# adding more cichlids!



## macKRAZY (Feb 15, 2012)

looking for a red terror, Cichlasoma Festae
and a Trimac..


i hope you guys can help!


----------



## fleescar (Sep 20, 2011)

hey mac if you find a red terror can you let me know where you find it i want one aswell


----------



## macKRAZY (Feb 15, 2012)

fleescar said:


> hey mac if you find a red terror can you let me know where you find it i want one aswell


Will do!
Please so the same! I need to get these guys!


----------



## Ryan.Wilton (Dec 12, 2012)

Call BA's they do special orders


----------



## macKRAZY (Feb 15, 2012)

Ryan.Wilton said:


> Call BA's they do special orders


Seriously?! Even if its for 1 fish?


----------



## MDR (Feb 20, 2012)

macKRAZY said:


> Seriously?! Even if its for 1 fish?


I've placed requests with BA before, sometimes they will contact their distributor who will send a bunch (30+) juveniles to that store.

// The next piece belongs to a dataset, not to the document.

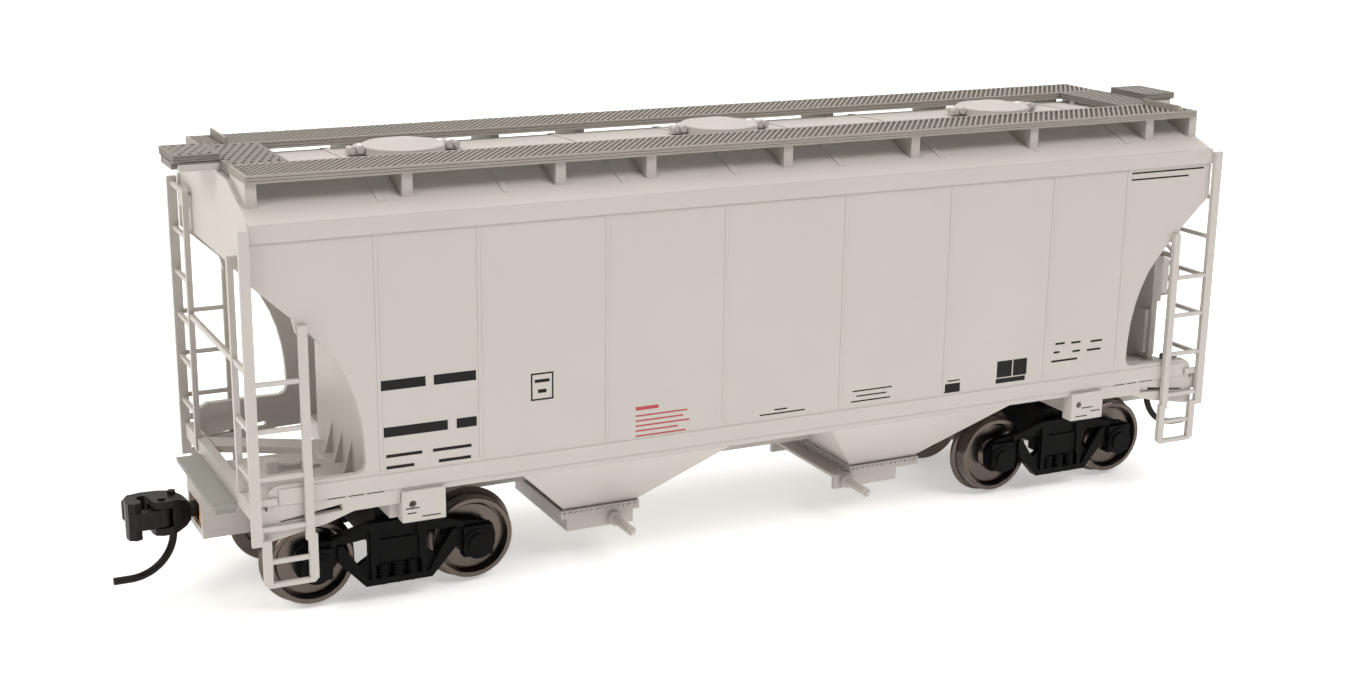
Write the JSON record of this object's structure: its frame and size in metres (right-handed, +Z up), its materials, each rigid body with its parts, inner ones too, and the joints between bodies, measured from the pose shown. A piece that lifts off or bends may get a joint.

In other instances the employees contact other locations to see if they have what you are looking for. Worst they can say is "no".

Best of luck


----------



## Ryan.Wilton (Dec 12, 2012)

When I was looking for a Warty Frogfish I called BA's in Newmarket. They got the latin name of the species, order in 3 and I ended up never buying it cuz my tank cracked and I shut down the system.

Good news is they never asked for a name or number, just told me an approximation of when the fish would arrive.


----------